Humanistic Perspective Assessments of Personality

▪ Humanistic psychologists assessed personality through questionnaires on which people report their self-concept. Other humanistic psychologists maintained that we can only understand each person’s unique experience through interviews and intimate conversations.

▪ Critics complain that the perspective’s concepts are vague and subjective. The individualism promoted by humanistic psychology may promote self-indulgence, selfishness, and an erosion of moral restraints. Humanistic psychology fails to appreciate the reality of our human capacity for evil.

Personality Traits

▪ A newer technique is factor analysis, a statistical procedure that identifies clusters of behaviours that tend to appear together. Brain activity scans suggest that extraverts and introverts differ in their level of arousal, with extraverts seeking stimulation because their normal brain arousal level is relatively low.

▪ Researchers have isolated five distinct personality dimensions, dubbed the Big Five: emotional stability, extraversion, openness, agreeableness, and conscientiousness. These traits appear to be stable in adulthood, largely heritable, common to all cultures, and good predictors of other personal attributes. Locating an individual on these five dimensions provides a comprehensive picture of personality.

Description of the Social-Cognitive Perspective

▪ The social-cognitive perspective applies principles of learning and cognition to the understanding of personality. Reciprocal determinism refers to the interacting influences between personality and environmental factors. Interactions between individuals and environments occur when different people choose different environments, when our personalities shape how we interpret and react to events, and when our personalities help create situations to which we react.

Internal/External Control and Learned Helplessness

▪ In examining our interactions with our environment, social-cognitive psychologists emphasize our sense of personal control, that is, whether we learn to see ourselves as controlling, or, as being controlled by, our environment. People who perceive an internal rather than an external locus of control achieve more in school, are more independent, and are less depressed. Faced with repeated traumatic events over which they have no control, people come to feel helpless, hopeless, and depressed. This learned helplessness may result in passivity in later situations where their efforts could make a difference.

Performance and Attributional Styles

▪ Our attributional style is our way of explaining positive and negative events, can reveal how effective or helpless we feel. Those who optimistically see setbacks as flukes rather than as signs of incompetence are likely to be more persistent and successful.

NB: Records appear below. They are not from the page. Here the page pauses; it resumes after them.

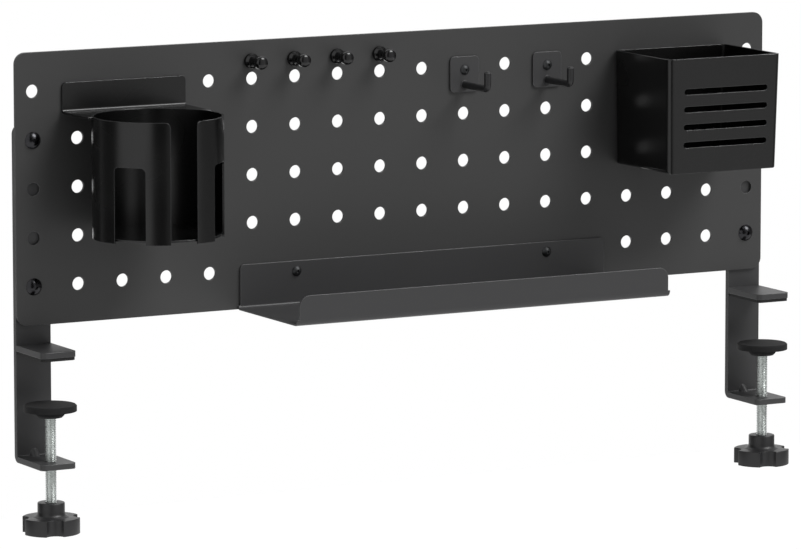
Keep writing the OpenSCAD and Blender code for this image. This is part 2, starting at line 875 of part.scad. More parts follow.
module pin_magnet(i) {
    color("#9a9c9e")
        translate([col_x(pin_cols[i]) + pin_shift, pin_back, pin_z]) rotate([90, 0, 0])
            cylinder(h = magnet_t, d = magnet_d);
}

board();
clamp_bar(-1);  // left_clamp_bar
clamp_bar(1);  // right_clamp_bar
upper_jaw(-1);  // left_upper_jaw
upper_jaw(1);  // right_upper_jaw
jaw_pad(-1);  // left_jaw_pad
jaw_pad(1);  // right_jaw_pad
bar_bolts();
bar_nuts();
foot(-1);  // left_foot
foot(1);  // right_foot
foot_ring(-1);  // left_foot_ring
foot_ring(1);  // right_foot_ring
clamp_screw(-1);  // left_clamp_screw
clamp_screw(1);  // right_clamp_screw
knob(-1);  // left_knob
knob(1);  // right_knob
cup_bracket();
cup_wall();
cup_base();
cup_hook_pins();
pen_box();
pen_box_hook_pins();
tray();
tray_screws();
tray_washers();
tray_nuts();
hook_plate(0);  // hook_plate_1
hook_plate(1);  // hook_plate_2
hook_rod(0);  // hook_rod_1
hook_rod(1);  // hook_rod_2
hook_screws();
hook_washers();
hook_nuts();
push_pin(0);  // push_pin_1
push_pin(1);  // push_pin_2
push_pin(2);  // push_pin_3
push_pin(3);  // push_pin_4
pin_magnet(0);  // pin_magnet_1
pin_magnet(1);  // pin_magnet_2
pin_magnet(2);  // pin_magnet_3
pin_magnet(3);  // pin_magnet_4
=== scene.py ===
# %% [markdown]
# # A steel pegboard that clamps to a desk
# The rack is sheet metal with a powder coat. Its solids come from CAD, and this lesson gives them
# their looks: coats, plastics and platings made of nodes, plus the small parts that a CAD model
# keeps plain, such as real threads, moulded knobs and turned pins.
# First the frame is loaded. The looks must not change the rack's size.

# %% Load the frame
import math

import bpy
from mathutils import Matrix, Vector


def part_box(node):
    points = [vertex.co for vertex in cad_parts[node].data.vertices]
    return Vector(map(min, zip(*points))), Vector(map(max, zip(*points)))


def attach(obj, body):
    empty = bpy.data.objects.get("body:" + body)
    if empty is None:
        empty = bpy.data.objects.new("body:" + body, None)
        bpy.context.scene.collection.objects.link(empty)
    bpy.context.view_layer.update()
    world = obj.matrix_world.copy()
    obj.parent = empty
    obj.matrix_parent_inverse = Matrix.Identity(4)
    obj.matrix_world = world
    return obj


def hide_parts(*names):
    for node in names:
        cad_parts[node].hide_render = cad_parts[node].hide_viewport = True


MM = 0.001
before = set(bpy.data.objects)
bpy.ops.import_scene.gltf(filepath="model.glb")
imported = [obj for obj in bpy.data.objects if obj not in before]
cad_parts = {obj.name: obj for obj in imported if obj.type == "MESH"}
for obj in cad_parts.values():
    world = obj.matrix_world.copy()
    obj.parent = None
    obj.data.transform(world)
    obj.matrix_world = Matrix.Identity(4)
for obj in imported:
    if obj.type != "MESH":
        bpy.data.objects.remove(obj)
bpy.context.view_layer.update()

# %% [markdown]
# ## Colours
# Paint makers give colours as sRGB hex codes, but a shader adds light in linear values. One
# function turns the first into the second, so every colour below can be read as a plain code.

# %% Colour helper
def linear(hex_code):
    """Linear RGBA of an sRGB hex code such as 3f4042."""
    srgb = [int(hex_code[i:i + 2], 16) / 255 for i in (0, 2, 4)]
    return [v / 12.92 if v <= 0.04045 else ((v + 0.055) / 1.055) ** 2.4 for v in srgb] + [1.0]


print("mid grey 808080 is", round(linear("808080")[0], 3), "in linear light")

# %% [markdown]
# ## Nodes
# A node tree is easier to read as text if each node is one call: its kind, its settings and the
# outputs that feed it. Settings are either attributes of the node or values of its inputs.

# %% Node helper
def add_node(material, kind, settings=None, links=None):
    """Adds one node. Keys in lower case are attributes, other keys and numbers are inputs."""
    node = material.node_tree.nodes.new(kind)
    for key, value in (settings or {}).items():
        if isinstance(key, str) and key.islower():
            setattr(node, key, value)
        else:
            node.inputs[key].default_value = value
    for key, output in (links or {}).items():
        material.node_tree.links.new(output, node.inputs[key])
    return node


# Nearly all of a noise texture's values lie between these two
NOISE_LOW, NOISE_HIGH = 0.3, 0.7


def start_material(name, hex_code, roughness, metallic=0.0, ior=1.5):
    """New material with one Principled shader. A metal keeps the shader's own IOR."""
    material = bpy.data.materials.new(name)
    material.use_nodes = True
    material.node_tree.nodes.clear()
    settings = {"Base Color": linear(hex_code), "Roughness": roughness, "Metallic": metallic}
    if metallic == 0.0:
        settings["IOR"] = ior
    shader = add_node(material, "ShaderNodeBsdfPrincipled", settings)
    add_node(material, "ShaderNodeOutputMaterial", links={"Surface": shader.outputs["BSDF"]})
    material.diffuse_color = linear(hex_code)
    return material, shader


# %% [markdown]
# ## Powder coat
# Powder coat is dry polyester powder that is sprayed on charged steel and baked. It flows a
# little as it melts, so it keeps a soft skin of tiny bumps, called orange peel, about a
# millimetre apart. It pulls thin over cut edges, which end up a bit smoother and paler. The
# edge colour here is much paler than that: it is mostly a painted highlight for the light that
# rounded edges catch. The bumps are a noise texture into a Bump node. The rounded edges come
# from a Bevel node, which bends the shading normal near an edge, and the angle between that normal
# and the true one marks the edge for the paler colour, the painted highlight. A modelled bevel
# would need clean quads on every sheet.

# %% Powder coat recipe
EDGE_ROUND = 0.6 * MM
# Agreement of rounded and true normal where an edge begins, and where it is full
EDGE_BEGINS, EDGE_FULL = 0.995, 0.85
# An edge is smoother than the flat coat by this roughness
EDGE_POLISH = 0.12
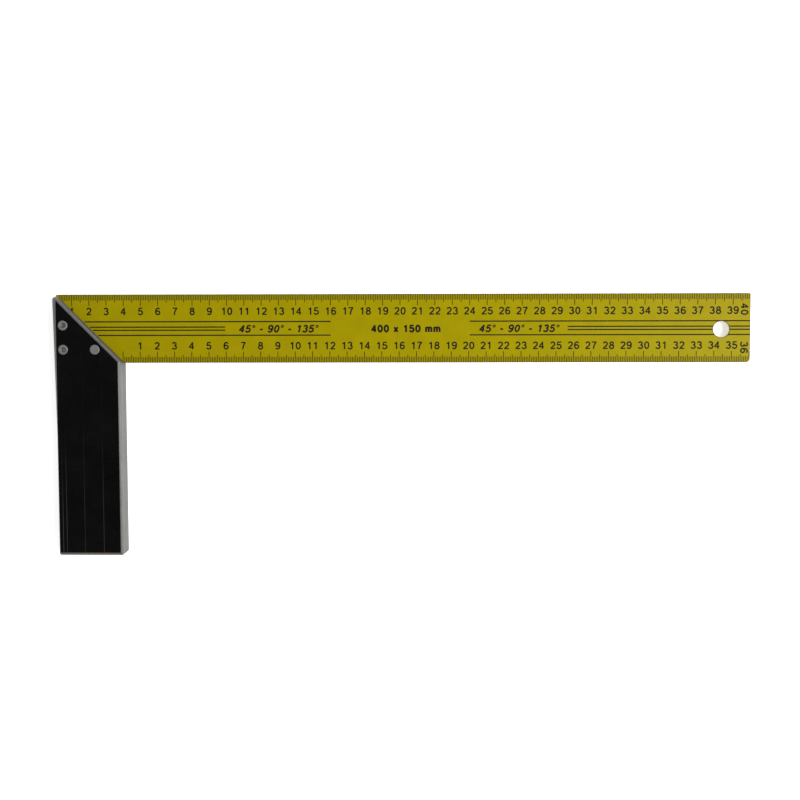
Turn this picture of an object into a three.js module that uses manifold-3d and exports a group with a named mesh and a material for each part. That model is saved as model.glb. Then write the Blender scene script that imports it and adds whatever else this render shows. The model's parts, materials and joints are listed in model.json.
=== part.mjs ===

Criticisms of the Social-Cognitive Perspective

▪ Critics argue that the social-cognitive perspective focuses so much on the situation that it fails to appreciate the importance of the person’s inner traits, emotions, and unconscious motives.

Research on the Self

▪ The self is one of Western psychology’s most vigorously researched topics. Underlying this research is the assumption that the self, as organizer of our thoughts, feelings, and actions, is pivotal in understanding personality.

Low Self-Esteem

▪ People who have high self-esteem have fewer sleepless nights, are less conforming, are more persistent at difficult tasks, are less shy and lonely, and are happier. Some research shows a destructive effect of low self-esteem. For example, temporarily deflating people’s self-esteem can lead them to disparage others and express greater racial prejudice. Other researchers suggest that personal problems and failure may cause low self-esteem.

Self-Serving Bias and Secure Self-Esteem

▪ Self-serving bias, our readiness to perceive ourselves favourably, is evident in our tendency to accept more responsibility for good deeds than for bad, and for successes than for failures. Most people also see themselves as better than average.

▪ Defensive self-esteem is fragile and focuses on sustaining itself which makes failure and criticism feel threatening.

▪ Secure self-esteem is less fragile because it depends less on external evaluations. Feeling accepted for who we are enables us to lose ourselves in relationships and purposes larger than self.